▸ **TASK DIRECTIONS**
From the entries below, copy exactly the lines from the one that contains "Keep writing the" through the one that contains "# lamps and", both included, and only those.

(Data items)
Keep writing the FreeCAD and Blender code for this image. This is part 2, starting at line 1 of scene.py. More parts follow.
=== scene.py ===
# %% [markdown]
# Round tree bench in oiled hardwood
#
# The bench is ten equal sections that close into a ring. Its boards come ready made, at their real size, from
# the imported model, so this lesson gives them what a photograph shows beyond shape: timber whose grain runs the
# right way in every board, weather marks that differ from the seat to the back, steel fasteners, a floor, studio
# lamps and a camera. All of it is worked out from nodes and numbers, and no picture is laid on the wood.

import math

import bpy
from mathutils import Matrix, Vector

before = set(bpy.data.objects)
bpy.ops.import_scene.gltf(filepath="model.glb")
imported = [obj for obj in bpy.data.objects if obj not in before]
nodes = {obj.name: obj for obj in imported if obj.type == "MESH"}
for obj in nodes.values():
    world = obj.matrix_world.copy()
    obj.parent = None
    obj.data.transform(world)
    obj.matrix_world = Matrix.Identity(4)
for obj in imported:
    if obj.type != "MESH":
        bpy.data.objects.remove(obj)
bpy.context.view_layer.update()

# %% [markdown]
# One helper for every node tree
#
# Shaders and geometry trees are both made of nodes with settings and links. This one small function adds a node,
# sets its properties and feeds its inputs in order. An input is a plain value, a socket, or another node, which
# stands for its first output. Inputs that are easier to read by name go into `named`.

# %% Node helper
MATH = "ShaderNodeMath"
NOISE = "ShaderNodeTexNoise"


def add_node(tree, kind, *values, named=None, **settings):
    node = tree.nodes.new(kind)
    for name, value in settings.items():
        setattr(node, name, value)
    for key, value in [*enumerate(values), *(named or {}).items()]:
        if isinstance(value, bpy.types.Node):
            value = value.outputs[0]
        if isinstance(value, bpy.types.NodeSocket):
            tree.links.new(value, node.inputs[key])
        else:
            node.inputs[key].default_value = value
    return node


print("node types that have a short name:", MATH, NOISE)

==

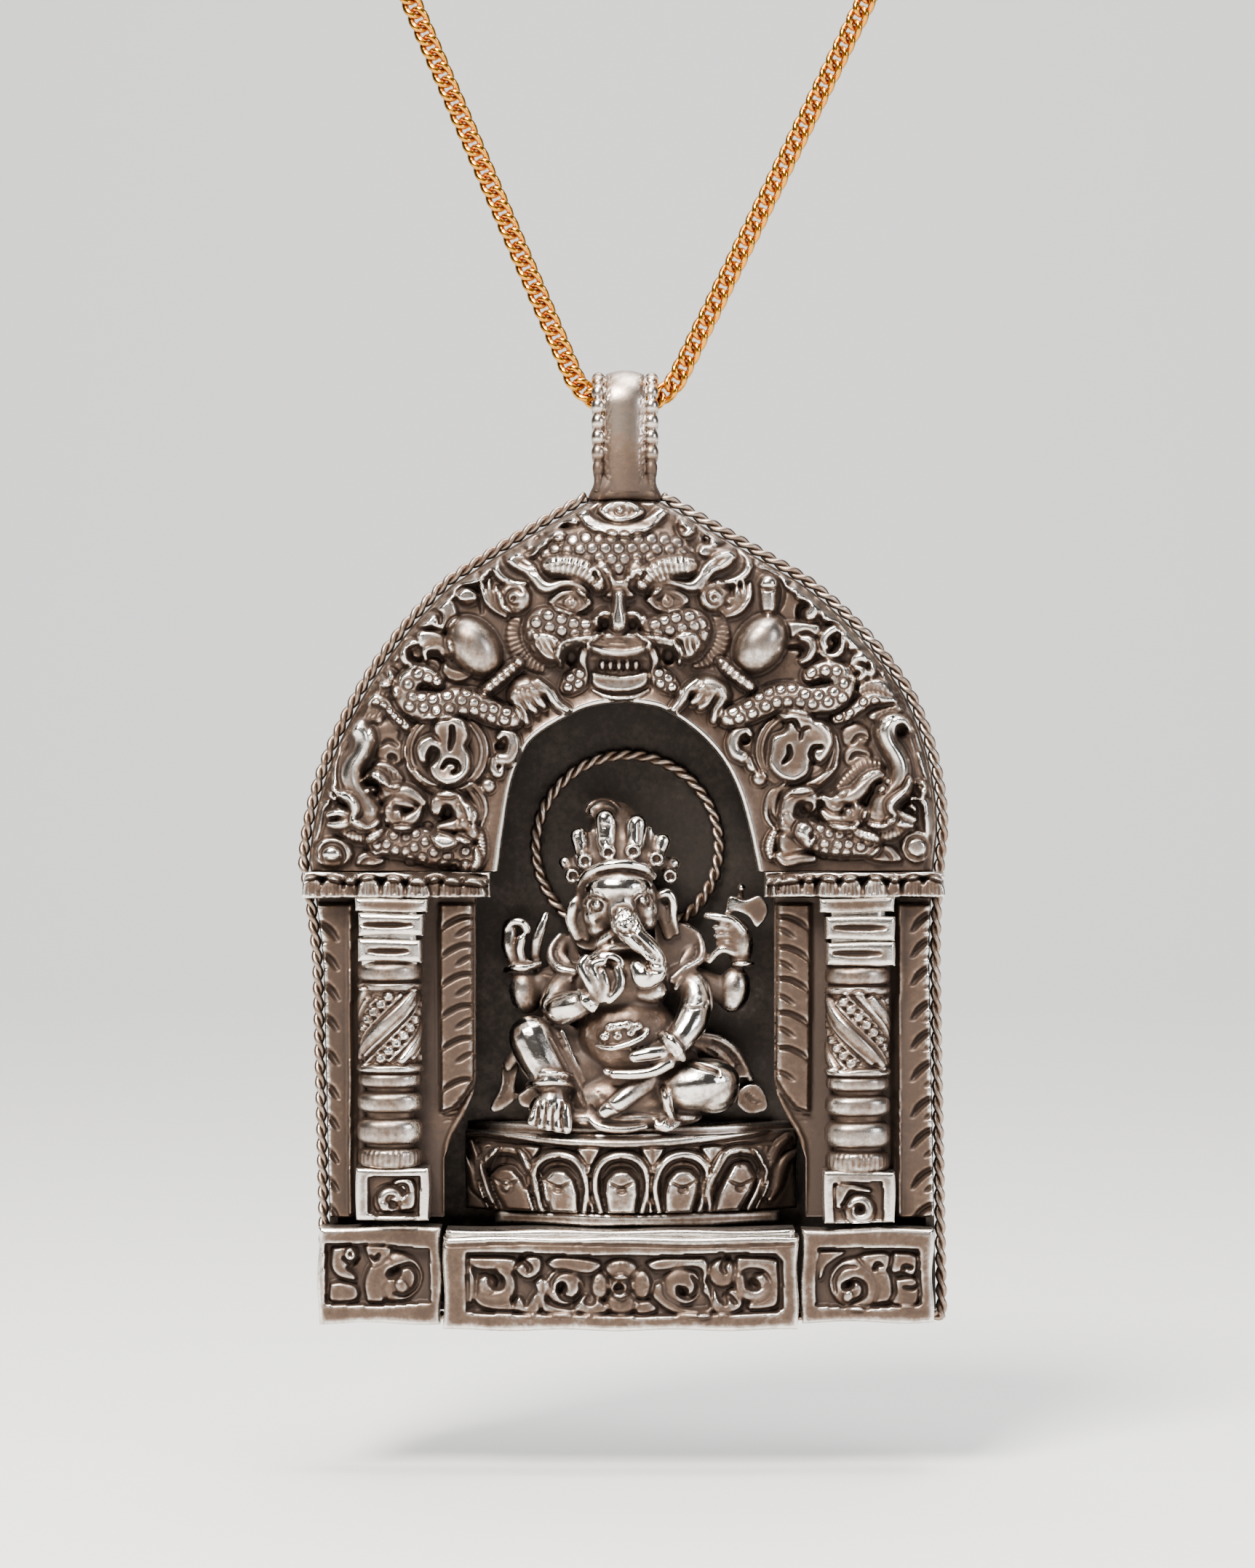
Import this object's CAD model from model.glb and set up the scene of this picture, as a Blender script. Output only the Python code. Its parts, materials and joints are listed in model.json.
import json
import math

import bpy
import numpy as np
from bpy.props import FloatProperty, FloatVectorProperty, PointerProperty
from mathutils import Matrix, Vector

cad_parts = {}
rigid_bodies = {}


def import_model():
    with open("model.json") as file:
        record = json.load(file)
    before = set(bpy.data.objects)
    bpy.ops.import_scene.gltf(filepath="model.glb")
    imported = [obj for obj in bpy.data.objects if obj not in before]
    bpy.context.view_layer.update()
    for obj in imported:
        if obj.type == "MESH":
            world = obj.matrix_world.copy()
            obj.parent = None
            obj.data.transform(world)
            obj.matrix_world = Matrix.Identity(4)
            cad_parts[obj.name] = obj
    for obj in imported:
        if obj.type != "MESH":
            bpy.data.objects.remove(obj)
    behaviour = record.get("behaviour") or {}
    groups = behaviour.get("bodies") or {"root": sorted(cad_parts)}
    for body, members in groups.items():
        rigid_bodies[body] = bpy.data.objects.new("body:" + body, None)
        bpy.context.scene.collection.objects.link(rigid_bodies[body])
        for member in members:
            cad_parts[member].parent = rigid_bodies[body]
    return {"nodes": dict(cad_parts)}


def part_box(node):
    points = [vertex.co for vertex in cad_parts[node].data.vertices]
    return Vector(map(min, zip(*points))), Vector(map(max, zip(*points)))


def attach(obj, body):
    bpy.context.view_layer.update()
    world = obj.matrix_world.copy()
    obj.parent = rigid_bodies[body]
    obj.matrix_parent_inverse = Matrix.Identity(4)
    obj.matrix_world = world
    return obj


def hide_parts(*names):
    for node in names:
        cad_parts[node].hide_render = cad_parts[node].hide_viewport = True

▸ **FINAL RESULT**
Keep writing the FreeCAD and Blender code for this image. This is part 2, starting at line 1 of scene.py. More parts follow.
=== scene.py ===
# %% [markdown]
# Round tree bench in oiled hardwood
#
# The bench is ten equal sections that close into a ring. Its boards come ready made, at their real size, from
# the imported model, so this lesson gives them what a photograph shows beyond shape: timber whose grain runs the
# right way in every board, weather marks that differ from the seat to the back, steel fasteners, a floor, studio
# lamps and a camera. All of it is worked out from nodes and numbers, and no picture is laid on the wood.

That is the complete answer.